I'm writing on Substack!
Here's hoping it takes...
Substackians! I’m taking the plunge and starting my own Substack publication. I’m an Australian writer of many and diverse things over the decades. I’ve worked as a screenwriter and editor of many Australian television drama series, as a screenwriter-producer, as a librettist, and as an author of short stories and articles. My novel The Second Cure is published by Penguin Random House. (It’s about a global pandemic transforming societies and a right-wing Christian-adjacent demagogue. It was written pre-COVID, pre-Trump. Weird, as the kids of today say. And yeah, Walz is a kid.) My passions are diverse, as have been my various careers, including biology (mainly plant science and ecology) and as a solicitor in criminal law, both prosecuting and defending. And music. And movies. And literature. And politics. And food. And travel. And gardening. And...
Two years ago, my family and I migrated from Sydney to Rotterdam in the Netherlands, where we’re putting down solid roots. (Well, as solid as they can be when your city is built over an actual swamp.) I’m spending my time taking Dutch language classes, tending our new biodiverse urban garden, renovating our home, travelling, and writing. My next novel, set in Australia, Ireland and the Netherlands, and spanning half a century, is currently baking in the oven.
This is the Heemraadssingel, the canal near our home in Rotterdam. In winter, it freezes enough for the seagulls to carouse and cavort on the ice. In summer, at the merest glimpse of sunlight, people flock to the banks to absorb the photons.

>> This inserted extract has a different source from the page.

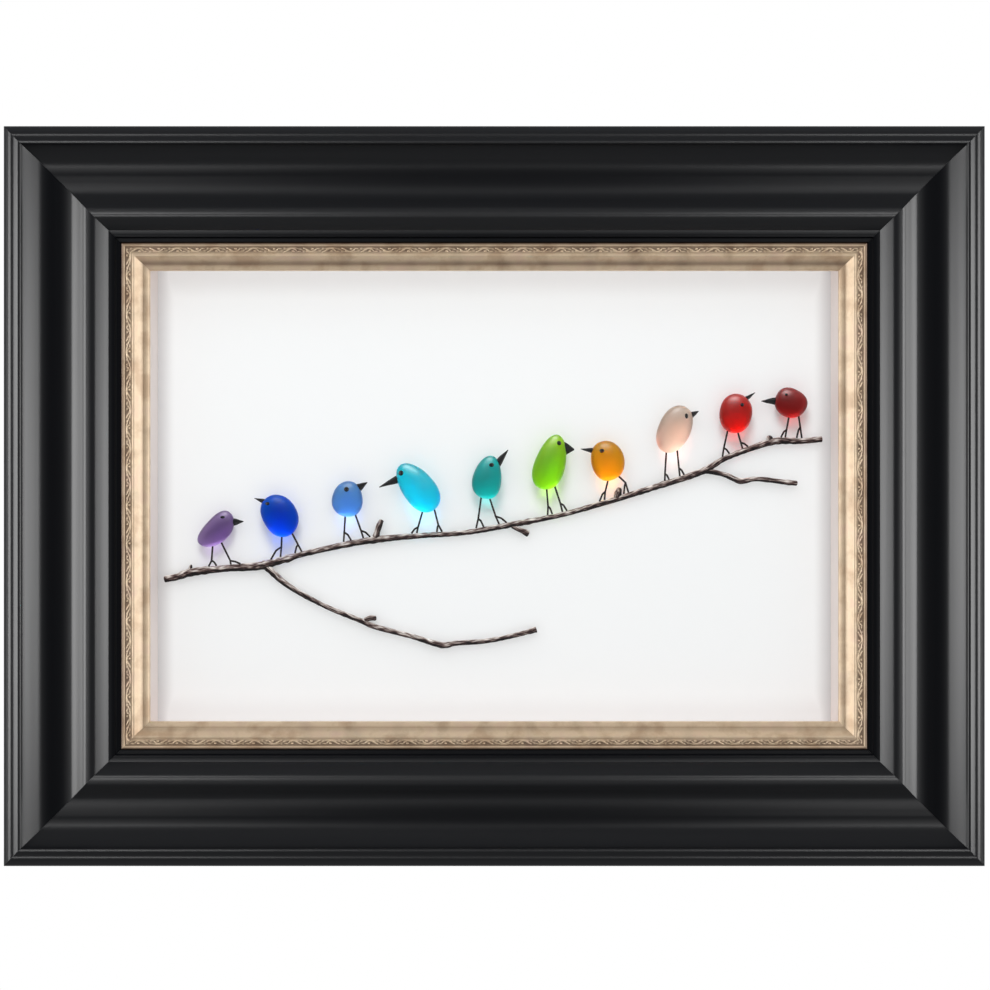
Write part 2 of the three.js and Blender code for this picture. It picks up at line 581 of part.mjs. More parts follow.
// A leg of bent wire: from the pebble down to an ankle and on to one toe, with a second toe from the
// ankle. Both toes end on the upper front of the stem.
function legSolid(bird, leg, middle, pebbleDepth, outline) {
  const clear = WIRE_RADIUS + GAP;
  const toeTurn = THREE.MathUtils.degToRad(TOE_TURN);
  const toePoint = (offset) => {
    const stem = stemAt(middle.x + offset);
    const reach = stem.radius + clear + WIRE_RADIUS / 2;
    return new THREE.Vector3(middle.x + offset, -(twigDepth + reach * Math.sin(toeTurn)),
      stem.z + reach * Math.cos(toeTurn));
  };
  const toes = leg.toes.map(toePoint);
  const ankleX = middle.x + leg.ankle[0];
  const ankle = new THREE.Vector3(ankleX, toes[0].y, stemAt(ankleX).z + leg.ankle[1]);
  const hipUp = middle.y + underside(outline, leg.hip) - clear;
  const hip = new THREE.Vector3(middle.x + leg.hip, -pebbleDepth, hipUp);
  const knuckleUp = THREE.MathUtils.lerp(ankle.z, toes[1].z, 0.28);
  const knuckle = new THREE.Vector3((ankle.x + toes[1].x) / 2, ankle.y, knuckleUp);
  const shank = toSolid(wire([hip, ankle, toes[0]]));
  return shank.add(toSolid(wire([ankle, knuckle, toes[1]])));
}

function wire(path) {
  const sides = 5;
  const forward = new THREE.Vector3(0, -1, 0);
  const rings = path.map((point, i) => {
    const along = path[Math.min(i + 1, path.length - 1)].clone().sub(path[Math.max(i - 1, 0)]).normalize();
    return ringRound(point, along, forward, WIRE_RADIUS, sides);
  });
  return skinOfRings(rings);
}

function addBird(bird) {
  const x = bird.along * twigSpan;
  const middle = new THREE.Vector2(x, stemAt(x).z + bird.rise);
  const depth = boardFront + GAP + bird.width / 2 * PEBBLE_FLATNESS * (1 + Math.abs(bird.taper));
  const outline = pebbleOutline(bird);
  addPebble(bird, middle, depth);
  addBeak(bird, middle, depth, outline);
  for (const [i, side] of ['left', 'right'].entries()) {
    const leg = legSolid(bird, bird.legs[i], middle, depth, outline);
    addMesh(`leg_${side}_${bird.name}`, toGeometry(leg), WIRE_BROWN, 0.6, 0.5);
  }
}

addRails();
addLiner();
addBox();
addHanger();
addTwig();
birds.forEach(addBird);

export default part;
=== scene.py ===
# Framed sea glass art: ten birds of sea glass on a twig, in an open box behind a black scoop frame.
# Sizes are in millimetres. A picture point is (right, forwards, up), counted from the middle of the
# picture and from the wall plane.
import json
import math
import bmesh
import bpy
import numpy as np
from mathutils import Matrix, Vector

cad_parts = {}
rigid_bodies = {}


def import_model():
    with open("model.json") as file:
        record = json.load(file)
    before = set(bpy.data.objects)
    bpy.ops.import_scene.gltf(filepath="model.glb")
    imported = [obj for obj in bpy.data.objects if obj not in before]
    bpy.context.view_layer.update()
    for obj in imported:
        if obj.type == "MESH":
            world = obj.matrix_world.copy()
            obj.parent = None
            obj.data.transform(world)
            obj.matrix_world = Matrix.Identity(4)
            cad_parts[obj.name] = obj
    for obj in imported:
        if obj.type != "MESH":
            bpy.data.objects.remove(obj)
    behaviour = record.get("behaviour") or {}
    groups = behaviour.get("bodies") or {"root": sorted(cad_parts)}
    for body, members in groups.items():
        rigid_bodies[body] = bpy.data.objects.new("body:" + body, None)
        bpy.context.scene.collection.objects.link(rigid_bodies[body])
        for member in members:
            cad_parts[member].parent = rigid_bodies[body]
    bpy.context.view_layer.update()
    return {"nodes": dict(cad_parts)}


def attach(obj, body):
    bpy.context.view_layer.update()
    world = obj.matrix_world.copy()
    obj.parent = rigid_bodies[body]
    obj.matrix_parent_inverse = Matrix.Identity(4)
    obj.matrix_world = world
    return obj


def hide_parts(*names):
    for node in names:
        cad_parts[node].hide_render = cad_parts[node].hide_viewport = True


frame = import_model()

MM = 0.001

# Window and mouldings, across the front
SIGHT_WIDTH = 314
SIGHT_HEIGHT = 205.5
LINER_FACE = 12.3
RAIL_WIDTH = 51.5
LIP_COVER = 6.5

# Front of the black rails
OUTER_REED = 4.5
INNER_REED = 3.8
BEAD_WIDTH = 11.4
LEDGE_WIDTH = 3.1
LIP_SHOULDER = 1.9
LIP_THICKNESS = 3.2
LEDGE_RISE = 2.2
BEAD_RISE = 4.6
SCOOP_DROP = 6
SCOOP_RISE = 9
REED_STEP = 1.3
REED_FALL = 3.1
TROUGH_MIDDLE = 22.3
TROUGH_REACH = 5.5

# Front of the gold liner
LINER_FLANGE = 3
LINER_RIM = 1.6
LEAF_BED = 3.3
LINER_FILLET = 1.3
SIGHT_LIP = 2.9
LINER_RISE = 3.3
BED_SINK = 0.5
OGEE_DROP = 3.1
LEAF_PITCH = 8.7
LEAF_HEIGHT = 0.8
LEAF_STEPS = 17

# Depth of the open box
RABBET_DEPTH = 30
PANEL_RECESS = 3
PANEL_THICKNESS = 2.5
BOARD_THICKNESS = 2.5
RABBET_PLAY = 0.5
GAP = 0.3
MITRE_GAP = 0.08

# Twig and birds
TWIG_MARGIN = 4.3
TWIG_STANDOFF = 2.3
TWIG_THICKNESS = 2.6
WIRE_RADIUS = 0.38
WIRE_SWELL = 1.14
WIRE_WAVE = 0.07
TOE_TURN = 35
BEAK_THICKNESS = 2.4
PEBBLE_FLATNESS = 0.64
PEBBLE_FULLNESS = 2.15

OUTER_WIDTH = SIGHT_WIDTH + 2 * (LINER_FACE + RAIL_WIDTH)
OUTER_HEIGHT = SIGHT_HEIGHT + 2 * (LINER_FACE + RAIL_WIDTH)
BACK_LAND = RAIL_WIDTH - LIP_COVER
RABBET_WIDTH = OUTER_WIDTH - 2 * BACK_LAND
RABBET_HEIGHT = OUTER_HEIGHT - 2 * BACK_LAND
BOARD_FRONT = PANEL_RECESS + PANEL_THICKNESS + GAP + BOARD_THICKNESS
LINER_BACK = RABBET_DEPTH - GAP - LINER_FLANGE
TWIG_SPAN = SIGHT_WIDTH - 2 * TWIG_MARGIN
TWIG_DEPTH = BOARD_FRONT + GAP + TWIG_STANDOFF
PICTURE_UP = -(OUTER_HEIGHT / 2 - BACK_LAND / 2)

# Camera: how far it stands from the front of the frame, and how much of it the picture takes in
CAMERA_DISTANCE = 800
FOCUS_DEPTH = 38.5
VIEW_WIDTH = 445.5
AIM_RIGHT = 0.34
AIM_UP = 0.5

# Softboxes: place, width, height, radiance, and whether they show in glossy surfaces alone
SOFTBOXES = {
    "softbox_left": ((-1200, 520, 0), 900, 760, 6.4, True),
    "softbox_right": ((1200, 520, 0), 900, 760, 6.4, True),
    "softbox_key": ((-80, 800, 900), 500, 400, 11.2, False),
    "softbox_top": ((-60, 520, 1150), 800, 500, 34.0, True)}

# Strips far off behind the camera, two to each side, one high and one low
STRIP_RIGHT = 560
STRIP_FORWARDS = 1400
STRIP_UP = 430
STRIP_WIDTH = 420
STRIP_HEIGHT = 450
STRIP_RADIANCE = 5.4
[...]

When I first dipped my eyes into Substack, it was with what was, by that point, well-earned skepticism about social media. I’ve been a member of various online communities since the early 1990s, starting with Internet Relay Chat—I was the first person in my circle buy a modem, leaving my friends bewildered as to why my phone was always engaged, while I merrily chatted away with other geeks across the world (and back then, the only people online were geeks. We rejoiced in finding our tribe, untroubled by geography). Since those pre-graphical-web days, I’ve been a blogger and a member of various online communities, and of course have seen the rise and fall of many a platform.
Like so many others, after I left Twitter, I’d pretty much given up on finding a good online community again, fearing they were all doomed to be tainted by the limited worldview of megalomaniacal billionaire techbros crafting communities in their own shallow images, imposing their own idiosyncratic, neolib, selective concept of ‘freedom’.
But now, cautiously, I look at Substack and think, ah ha. So this is where the good people have gone.
And here I am. Hello!
I’m going to be writing about an eternal outsider’s perceptions of the Netherlands (because, let’s face it, at my age I’m never going to pass as a local). And about travelling in Europe, something I love doing but which entails way too much when you travel from Australia—in distance, expense and carbon emissions. And about flora and fauna and my new Dutch garden, about literature, about politics, about life.
Me, in Delft. Photo by my old pal Adrian.
I won’t be paywalling anything on Substack. I no longer need to make money from my writing, so please, if you think what you read might be worth paying for, spend that money instead on another writer here, someone earlier in their career. It might make a big difference for them.
But I do hope you’ll subscribe, and maybe share. That would be lovely.
I expect that Ruby, the gorgeous pooch with whom we share our lives here in Rotterdam, will feature a fair bit here. So let me introduce you. As you can see, she is a real looker, with bucketloads of charisma. In love already? Well, you’re only human.
She’s a poodle/cocker spaniel cross. Also known as a spoodle, or in places that like a good potty joke, a cockapoo. (Yes, England, I’m looking at you.) Ruby is four years old. She joined our family as a pup in Sydney and moved with us to Rotterdam. And here she is, standing on that weird white frozen dirt they have here in winter.
Talk again soon!
Mx





Glad I found this.
Charmaine.
Got a steer from Tim Dunlop. Love your blog already, thanks Margaret!